Il mondo dell’arte è spesso popolato da figure la cui grandezza si svela solo attraverso il tempo e la narrazione delle loro vite. Timo Bortolotti, scultore bresciano del Novecento, è uno di questi artisti, la cui esistenza e opera vengono ora raccontate in modo avvincente nel libro “Uno splendido avvenire” di Eletta Foschini, pubblicato da La Nave di Teseo. In questo romanzo biografico, Foschini offre uno sguardo intimo e profondo su un artista che ha saputo plasmare la pietra con la stessa delicatezza con cui si accarezzano i sentimenti umani.
Bortolotti nasce nel 1884 a Darfo, un piccolo comune in provincia di Brescia, in una famiglia legata da sempre all’industria della lavorazione della pietra. Questa connessione gli consente di familiarizzare fin da piccolo con la materia prima, ma la vita riserva per lui un destino complesso: orfano di padre all’età di dieci anni, il giovane Timo deve affrontare non solo la perdita, ma anche le sfide economiche e sociali del tempo. Nonostante le difficoltà, la sua passione per l’arte non si spegne; al contrario, diventa la fiamma che alimenta la sua determinazione a superare gli ostacoli.

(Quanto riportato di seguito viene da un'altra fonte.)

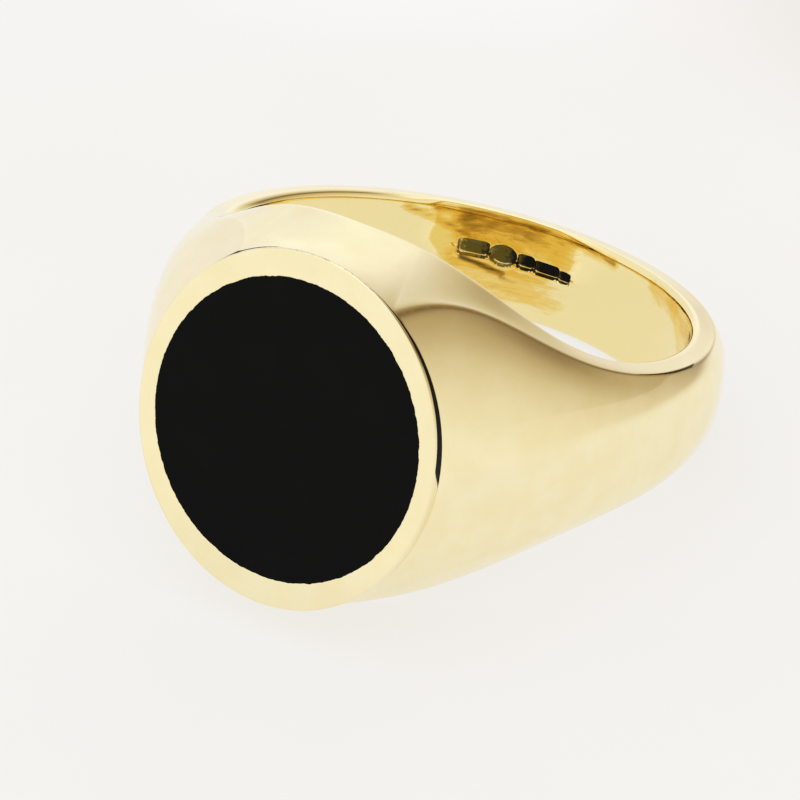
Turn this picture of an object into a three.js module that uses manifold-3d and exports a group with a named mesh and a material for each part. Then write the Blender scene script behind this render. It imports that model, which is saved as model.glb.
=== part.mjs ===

La carriera di Bortolotti decolla negli anni successivi, portandolo a realizzare opere monumentali di grande impatto, come statue e sculture che adornano piazze e edifici pubblici. Nella sua vita artistica, Bortolotti conquista diversi premi e riconoscimenti, esponendo le sue opere alla Triennale di Milano e alla Biennale di Venezia. Nonostante il successo, però, Foschini sottolinea come la critica non sempre abbia riconosciuto il suo reale valore. “La sua opera è stata spesso ricondotta a un filone celebrativo che non gli si addiceva”, spiega la scrittrice, evidenziando la necessità di riscoprire il vero spirito dell’artista.
Una delle caratteristiche più affascinanti di Bortolotti è la sua profonda sensibilità nei confronti del mondo femminile. Cresciuto in un contesto matriarcale – con una madre forte, due sorelle e tre mogli, di cui la prima morì durante il parto – l’artista sviluppa un rispetto e una delicatezza unici verso le donne, che traspaiono in ogni sua creazione. La scultura, per Bortolotti, diventa così una forma di carezza, un modo per esprimere amore e attenzione. Questo legame con il femminile è ulteriormente approfondito nella relazione con le sue figlie, in particolare Alba, la primogenita, che mostra interesse per l’arte. Nonostante le barriere culturali e sociali dell’epoca, Bortolotti si impegna a sostenere e incoraggiare Alba nel suo percorso artistico, dimostrando quanto fosse avanti rispetto ai tempi.
La biografia di Bortolotti, come raccontata da Foschini, è anche un viaggio attraverso i cambiamenti sociali e culturali del Novecento, un’epoca di tumulto e trasformazione. La scultura, in questo contesto, non è solo un’arte visiva, ma diventa un linguaggio attraverso il quale l’artista esprime le sue emozioni, i suoi sogni e le sue speranze. Le sue opere, come il famoso Cristo che sovrasta le vallate e le figure femminili che sembrano danzare nella pietra, raccontano storie di vita, di sofferenza e di bellezza.
In “Uno splendido avvenire”, Foschini non si limita a presentare una semplice cronaca della vita di Bortolotti, ma crea un affresco vibrante e poetico che invita il lettore a entrare nel mondo dell’artista. La scrittura di Foschini è caratterizzata da una prosa evocativa, capace di trasmettere non solo le informazioni biografiche, ma anche le emozioni che permeano ogni opera di Bortolotti. La sua abilità nel mescolare il racconto personale con l’analisi critica rende il libro una lettura avvincente e coinvolgente.
In definitiva, la vita di Timo Bortolotti e la sua arte non sono solo un capitolo della storia dell’arte italiana, ma un esempio di come la scultura possa diventare un mezzo di comunicazione profonda e autentica. La delicatezza con cui affronta i temi dell’amore, della perdita e del rispetto per il femminile rendono le sue opere un tesoro da riscoprire. Eletta Foschini, attraverso il suo romanzo, ci invita a riflettere su quanto sia importante riconoscere e celebrare le figure artistiche che, pur nell’ombra, hanno dato forma alla nostra cultura.